Capstone browser extension saves a copy of the web page into the shelf via freeze-dry.

We felt that this is a philosophically-strong approach to the problem. Freeze-dry can save to a serialized .HTML file for viewing in any browser; for Capstone, we stored the clipped page as one giant string in the app's datastore.

Freeze Dry was developed by the author of WebMemex, a project with some similar values as Capstone.

Appendix D: FPS counter and culture of fast software

One of our product/design goals was to make a tool that operates at the speed of thought: the user does not need to wait in order to get their thoughts on a page.

On the product side that means removing steps in a task like ingesting a new piece of media or making a mark on the digital page. On the technology side, it means sustaining 60 frames per second for output, and keeping latency very low (<50ms for most operations).

See Slow Software.

Framerate

Framerate is well-understood within some software professions such as video game creation. But it seems to be less used in productivity applications.

Briefly, most computer displays update themselves 60 times per second, with each of these updates being one frame. Performant software responds to user input and refreshes the display to match in as few frames as possible, and does not skip frames (aka “jank”) when doing heavy computation.

We tried to create a culture of fast software on the Capstone team. This means, first and foremost, awareness for all team members, because you make what you measure.

The Chrome Dev Tools FPS counter is a potential place to start:

Chrome Dev Tools framerate monitor floats in the upper right.

In practice, we found this hard to activate team-wide (buried in a submenu, doesn’t preserve state across app restarts) and hard to interpret (FPS counter only updates during refreshes versus when the page is at a standstill).

For Capstone we used an FPS counter embedded in the app, using the excellent Stats.js javascript performance monitor.

The stats.js FPS counter. Enable in Capstone via the right-shift debug menu.

Platform choice

Experienced software developers know that performance of an app or codebase tends to be the best when you start out, and only go downhill from there. The dual arguments of “we’ll optimize it later” and “that’s just a performance optimization” are logically compelling but empirically weak.

Platform choice matters a lot. Worse-performing languages and runtimes reduce the performance the user experiences for the comfort of the developer. There’s a good argument to be made for this tradeoff (hardware is cheap, programmers are expensive), especially in the research/prototyping environment where the goal is to move fast to test ideas.

But this is how we get to a place where computers are faster than ever, and yet loading a chat program on a top-of-the-line workstation takes 45 seconds.

We had some concerns in choosing the web stack, which has historically optimized for developer experience over application performance. But the particular subset of web technologies seemed promising:

In practice, it did not live up to our hopes. We labored extensively to keep performance up with techniques such as using Preact in place of React. In the end we had an app that was 60fps much of the time, but the engineering calories expended to achieve that seemed out-of-sync with the capabilities of the Pixelbook hardware.

Video games

Video games are a subset of the computing industry that has a strong culture of performance. One might say that action games like Pac-Man, Quake, or Destiny are speed-of-thought tools.

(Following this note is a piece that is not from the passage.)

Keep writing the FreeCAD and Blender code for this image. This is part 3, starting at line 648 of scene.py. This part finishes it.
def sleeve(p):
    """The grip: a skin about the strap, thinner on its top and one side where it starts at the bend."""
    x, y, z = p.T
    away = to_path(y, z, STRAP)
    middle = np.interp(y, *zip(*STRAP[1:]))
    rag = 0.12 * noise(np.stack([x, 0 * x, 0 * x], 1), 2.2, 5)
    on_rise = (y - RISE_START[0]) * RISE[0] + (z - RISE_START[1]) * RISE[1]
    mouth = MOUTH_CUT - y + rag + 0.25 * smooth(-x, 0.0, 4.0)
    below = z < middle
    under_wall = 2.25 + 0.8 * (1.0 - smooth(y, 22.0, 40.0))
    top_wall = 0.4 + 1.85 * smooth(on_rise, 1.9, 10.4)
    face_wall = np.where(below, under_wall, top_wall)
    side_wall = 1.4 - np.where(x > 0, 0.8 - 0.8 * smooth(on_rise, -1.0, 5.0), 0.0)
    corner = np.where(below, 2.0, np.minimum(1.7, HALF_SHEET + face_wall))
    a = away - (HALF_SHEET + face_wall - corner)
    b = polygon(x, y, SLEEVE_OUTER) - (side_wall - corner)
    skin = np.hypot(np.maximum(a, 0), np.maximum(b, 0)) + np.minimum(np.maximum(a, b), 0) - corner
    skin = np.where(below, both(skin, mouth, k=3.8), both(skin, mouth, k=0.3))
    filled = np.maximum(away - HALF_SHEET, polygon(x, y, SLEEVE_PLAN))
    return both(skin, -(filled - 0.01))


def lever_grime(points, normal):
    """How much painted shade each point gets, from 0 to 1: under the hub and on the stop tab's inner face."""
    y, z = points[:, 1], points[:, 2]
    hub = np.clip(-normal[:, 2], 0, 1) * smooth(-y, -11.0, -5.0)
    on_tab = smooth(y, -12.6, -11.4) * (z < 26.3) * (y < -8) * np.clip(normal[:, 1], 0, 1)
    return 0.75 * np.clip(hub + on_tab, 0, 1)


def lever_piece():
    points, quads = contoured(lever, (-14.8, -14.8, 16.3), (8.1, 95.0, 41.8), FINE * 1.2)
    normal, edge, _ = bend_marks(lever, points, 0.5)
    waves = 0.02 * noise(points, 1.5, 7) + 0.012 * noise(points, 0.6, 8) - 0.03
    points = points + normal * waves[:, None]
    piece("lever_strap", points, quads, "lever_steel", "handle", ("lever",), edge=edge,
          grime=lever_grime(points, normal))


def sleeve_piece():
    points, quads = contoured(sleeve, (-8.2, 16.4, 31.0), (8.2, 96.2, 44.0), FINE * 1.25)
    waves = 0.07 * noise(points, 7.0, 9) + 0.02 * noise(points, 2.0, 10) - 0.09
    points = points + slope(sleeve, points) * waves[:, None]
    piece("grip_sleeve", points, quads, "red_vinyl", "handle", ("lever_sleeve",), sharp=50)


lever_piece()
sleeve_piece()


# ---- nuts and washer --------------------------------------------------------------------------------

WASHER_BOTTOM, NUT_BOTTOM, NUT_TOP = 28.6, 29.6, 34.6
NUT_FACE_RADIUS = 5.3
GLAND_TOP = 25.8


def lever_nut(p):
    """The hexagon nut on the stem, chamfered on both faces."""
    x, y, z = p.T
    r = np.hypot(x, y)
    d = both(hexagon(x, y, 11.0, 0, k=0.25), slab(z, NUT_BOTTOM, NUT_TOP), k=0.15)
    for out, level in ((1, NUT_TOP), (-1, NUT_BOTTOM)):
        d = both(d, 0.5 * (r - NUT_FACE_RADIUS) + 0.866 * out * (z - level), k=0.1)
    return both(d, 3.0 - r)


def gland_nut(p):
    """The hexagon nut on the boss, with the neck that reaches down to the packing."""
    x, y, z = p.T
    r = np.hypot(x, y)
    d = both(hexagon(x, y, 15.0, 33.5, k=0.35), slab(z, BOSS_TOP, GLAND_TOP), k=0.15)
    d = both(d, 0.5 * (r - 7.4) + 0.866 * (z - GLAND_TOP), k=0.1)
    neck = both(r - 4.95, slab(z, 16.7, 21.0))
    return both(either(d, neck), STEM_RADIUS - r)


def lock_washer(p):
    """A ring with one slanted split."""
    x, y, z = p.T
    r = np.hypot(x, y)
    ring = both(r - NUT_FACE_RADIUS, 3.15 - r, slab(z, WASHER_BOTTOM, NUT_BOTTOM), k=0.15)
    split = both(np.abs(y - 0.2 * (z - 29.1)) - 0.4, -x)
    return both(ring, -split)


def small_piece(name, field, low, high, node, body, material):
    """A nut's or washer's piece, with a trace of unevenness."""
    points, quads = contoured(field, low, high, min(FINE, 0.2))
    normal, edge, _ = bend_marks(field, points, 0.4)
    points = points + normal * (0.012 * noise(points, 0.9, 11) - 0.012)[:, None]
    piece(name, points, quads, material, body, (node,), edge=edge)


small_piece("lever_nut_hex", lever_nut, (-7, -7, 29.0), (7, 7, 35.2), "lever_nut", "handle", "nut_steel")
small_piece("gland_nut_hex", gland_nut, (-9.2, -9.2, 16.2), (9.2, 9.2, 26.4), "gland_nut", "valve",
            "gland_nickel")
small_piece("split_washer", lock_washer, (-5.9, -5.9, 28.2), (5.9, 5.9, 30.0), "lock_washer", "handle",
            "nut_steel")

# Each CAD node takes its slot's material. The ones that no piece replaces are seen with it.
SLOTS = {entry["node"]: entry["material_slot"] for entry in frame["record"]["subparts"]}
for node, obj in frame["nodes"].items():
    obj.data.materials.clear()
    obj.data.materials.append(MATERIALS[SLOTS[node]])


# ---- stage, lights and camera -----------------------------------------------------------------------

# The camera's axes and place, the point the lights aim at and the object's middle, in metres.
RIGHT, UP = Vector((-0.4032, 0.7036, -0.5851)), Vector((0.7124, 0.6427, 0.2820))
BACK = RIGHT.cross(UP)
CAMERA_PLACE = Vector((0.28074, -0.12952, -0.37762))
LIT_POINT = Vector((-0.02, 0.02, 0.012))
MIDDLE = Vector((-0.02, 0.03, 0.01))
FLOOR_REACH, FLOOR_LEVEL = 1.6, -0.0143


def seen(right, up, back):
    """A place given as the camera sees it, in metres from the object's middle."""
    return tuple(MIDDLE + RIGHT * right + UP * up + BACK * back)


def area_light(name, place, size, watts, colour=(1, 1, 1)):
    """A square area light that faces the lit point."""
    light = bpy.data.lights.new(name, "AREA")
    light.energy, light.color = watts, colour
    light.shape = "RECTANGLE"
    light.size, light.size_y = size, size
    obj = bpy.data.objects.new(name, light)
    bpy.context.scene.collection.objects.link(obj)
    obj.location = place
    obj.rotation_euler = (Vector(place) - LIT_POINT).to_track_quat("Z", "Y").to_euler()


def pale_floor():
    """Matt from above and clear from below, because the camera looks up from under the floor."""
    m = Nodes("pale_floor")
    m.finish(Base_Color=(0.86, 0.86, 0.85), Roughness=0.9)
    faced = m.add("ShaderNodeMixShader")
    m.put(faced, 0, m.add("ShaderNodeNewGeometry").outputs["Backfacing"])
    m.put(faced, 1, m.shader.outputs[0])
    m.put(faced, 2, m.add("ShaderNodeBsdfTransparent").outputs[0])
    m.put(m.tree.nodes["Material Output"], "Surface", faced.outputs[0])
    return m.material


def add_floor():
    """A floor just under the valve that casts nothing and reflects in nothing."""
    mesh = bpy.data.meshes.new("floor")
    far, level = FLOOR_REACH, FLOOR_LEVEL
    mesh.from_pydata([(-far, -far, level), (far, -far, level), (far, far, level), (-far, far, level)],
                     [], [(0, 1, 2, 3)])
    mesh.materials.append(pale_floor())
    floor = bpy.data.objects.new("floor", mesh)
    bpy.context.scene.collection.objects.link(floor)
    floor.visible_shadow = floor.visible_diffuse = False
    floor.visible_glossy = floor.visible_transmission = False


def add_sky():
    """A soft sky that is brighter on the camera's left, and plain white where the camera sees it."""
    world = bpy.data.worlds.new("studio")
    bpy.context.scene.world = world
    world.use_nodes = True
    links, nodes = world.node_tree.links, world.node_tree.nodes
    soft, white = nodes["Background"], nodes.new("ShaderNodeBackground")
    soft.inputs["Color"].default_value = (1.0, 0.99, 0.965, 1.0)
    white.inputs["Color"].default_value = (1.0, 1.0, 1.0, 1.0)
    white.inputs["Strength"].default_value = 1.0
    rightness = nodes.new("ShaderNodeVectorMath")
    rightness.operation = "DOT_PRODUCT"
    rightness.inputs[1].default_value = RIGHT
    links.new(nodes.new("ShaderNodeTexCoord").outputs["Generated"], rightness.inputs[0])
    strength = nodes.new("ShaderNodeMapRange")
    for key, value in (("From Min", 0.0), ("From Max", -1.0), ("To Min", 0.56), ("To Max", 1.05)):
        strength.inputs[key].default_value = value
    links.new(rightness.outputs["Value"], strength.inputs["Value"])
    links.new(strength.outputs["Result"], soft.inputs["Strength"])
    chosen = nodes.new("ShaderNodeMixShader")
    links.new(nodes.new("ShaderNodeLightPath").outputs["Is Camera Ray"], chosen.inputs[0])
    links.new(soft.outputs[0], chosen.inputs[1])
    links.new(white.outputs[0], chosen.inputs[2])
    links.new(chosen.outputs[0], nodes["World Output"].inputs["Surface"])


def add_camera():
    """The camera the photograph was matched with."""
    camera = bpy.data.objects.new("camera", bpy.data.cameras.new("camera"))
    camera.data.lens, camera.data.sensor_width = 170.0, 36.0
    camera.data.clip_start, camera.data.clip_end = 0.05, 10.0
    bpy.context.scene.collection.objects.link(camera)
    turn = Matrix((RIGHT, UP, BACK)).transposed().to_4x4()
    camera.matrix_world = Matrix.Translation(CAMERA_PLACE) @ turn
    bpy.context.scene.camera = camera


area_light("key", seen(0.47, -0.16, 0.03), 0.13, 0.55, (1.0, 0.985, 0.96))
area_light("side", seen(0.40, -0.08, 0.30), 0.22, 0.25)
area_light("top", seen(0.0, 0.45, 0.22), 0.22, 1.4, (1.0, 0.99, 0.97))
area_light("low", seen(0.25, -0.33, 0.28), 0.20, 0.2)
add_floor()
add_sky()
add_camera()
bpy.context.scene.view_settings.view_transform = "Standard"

Video game developers are part of this equation, but so are hardware manufacturers with entire brands built on low-latency input devices and computers; low-latency monitors; and of course the huge market for GPUs. Virtual Reality gaming is pushing this even further, with refresh rates of 90hz.

Even end users of video games (aka players) are aware of framerates, with FPS counters built into gaming platforms and players of competitive games able to count frames of latency.

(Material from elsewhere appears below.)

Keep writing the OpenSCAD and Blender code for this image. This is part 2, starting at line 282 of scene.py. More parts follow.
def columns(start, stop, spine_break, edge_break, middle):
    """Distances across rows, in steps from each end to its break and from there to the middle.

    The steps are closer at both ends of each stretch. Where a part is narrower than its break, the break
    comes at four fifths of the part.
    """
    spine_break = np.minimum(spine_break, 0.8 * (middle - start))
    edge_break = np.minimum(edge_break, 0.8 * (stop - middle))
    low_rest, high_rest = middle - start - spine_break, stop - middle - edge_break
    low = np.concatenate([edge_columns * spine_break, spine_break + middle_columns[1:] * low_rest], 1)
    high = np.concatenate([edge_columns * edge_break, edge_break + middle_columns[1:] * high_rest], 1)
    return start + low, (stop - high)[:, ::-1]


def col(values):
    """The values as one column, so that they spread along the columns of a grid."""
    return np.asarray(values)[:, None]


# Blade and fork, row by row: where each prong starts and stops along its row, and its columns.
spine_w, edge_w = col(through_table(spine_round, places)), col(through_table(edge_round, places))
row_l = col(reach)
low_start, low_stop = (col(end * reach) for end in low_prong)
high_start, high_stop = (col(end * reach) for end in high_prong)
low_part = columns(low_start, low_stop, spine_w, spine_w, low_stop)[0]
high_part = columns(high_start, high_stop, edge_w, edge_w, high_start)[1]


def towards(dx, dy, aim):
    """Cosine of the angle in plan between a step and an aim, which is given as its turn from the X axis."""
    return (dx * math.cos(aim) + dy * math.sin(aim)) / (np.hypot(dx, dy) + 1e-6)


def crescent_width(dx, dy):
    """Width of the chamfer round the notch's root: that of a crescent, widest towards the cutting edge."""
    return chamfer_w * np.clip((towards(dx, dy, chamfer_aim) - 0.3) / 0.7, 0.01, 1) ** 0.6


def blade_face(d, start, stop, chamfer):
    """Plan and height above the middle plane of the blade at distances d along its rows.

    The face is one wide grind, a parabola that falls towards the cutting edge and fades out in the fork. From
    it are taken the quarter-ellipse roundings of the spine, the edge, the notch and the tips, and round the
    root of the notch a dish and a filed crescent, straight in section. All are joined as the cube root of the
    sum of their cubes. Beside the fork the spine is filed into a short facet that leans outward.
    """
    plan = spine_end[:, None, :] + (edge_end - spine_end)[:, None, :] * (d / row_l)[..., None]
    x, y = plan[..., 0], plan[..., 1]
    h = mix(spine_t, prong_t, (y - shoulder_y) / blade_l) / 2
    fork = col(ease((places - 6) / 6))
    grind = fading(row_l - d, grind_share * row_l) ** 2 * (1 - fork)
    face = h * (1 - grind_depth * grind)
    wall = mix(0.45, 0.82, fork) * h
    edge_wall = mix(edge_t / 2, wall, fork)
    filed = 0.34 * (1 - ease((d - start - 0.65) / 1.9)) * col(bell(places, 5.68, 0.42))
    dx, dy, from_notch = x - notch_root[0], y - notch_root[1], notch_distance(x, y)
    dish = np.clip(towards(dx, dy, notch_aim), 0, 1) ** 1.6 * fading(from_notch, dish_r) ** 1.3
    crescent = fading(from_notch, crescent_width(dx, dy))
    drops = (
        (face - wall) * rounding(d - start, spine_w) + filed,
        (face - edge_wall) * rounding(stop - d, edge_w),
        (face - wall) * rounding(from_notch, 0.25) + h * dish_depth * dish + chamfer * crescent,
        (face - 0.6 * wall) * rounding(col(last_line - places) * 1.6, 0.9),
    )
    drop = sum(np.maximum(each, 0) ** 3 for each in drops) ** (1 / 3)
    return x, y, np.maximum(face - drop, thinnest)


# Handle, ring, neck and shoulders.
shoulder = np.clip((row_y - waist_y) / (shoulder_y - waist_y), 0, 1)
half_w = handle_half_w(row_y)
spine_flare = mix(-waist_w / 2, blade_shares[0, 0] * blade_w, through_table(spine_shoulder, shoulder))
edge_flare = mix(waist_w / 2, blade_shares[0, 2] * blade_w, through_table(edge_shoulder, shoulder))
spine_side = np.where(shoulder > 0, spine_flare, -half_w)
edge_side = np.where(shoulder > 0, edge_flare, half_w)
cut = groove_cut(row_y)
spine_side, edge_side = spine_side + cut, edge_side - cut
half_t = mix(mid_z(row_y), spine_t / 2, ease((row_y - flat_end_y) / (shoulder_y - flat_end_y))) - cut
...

So the question is, why do developers of productive and creative tools not have this same awareness? In our anecdotal experience, many software engineers with a web or mobile background are only dimly aware of framerate as a concept, let alone know whether their own apps are maintaining a steady framerate.

There are occasional exceptions like 60fps with Rust and Electron.

Or to put it another way: why does a text editor struggle when video game engines can render a full-detail 3D city without slowing down?

We don't know the exact solution here, but we'd like to propose all of us doing productivity app development might want to take a few cues from video game performance culture.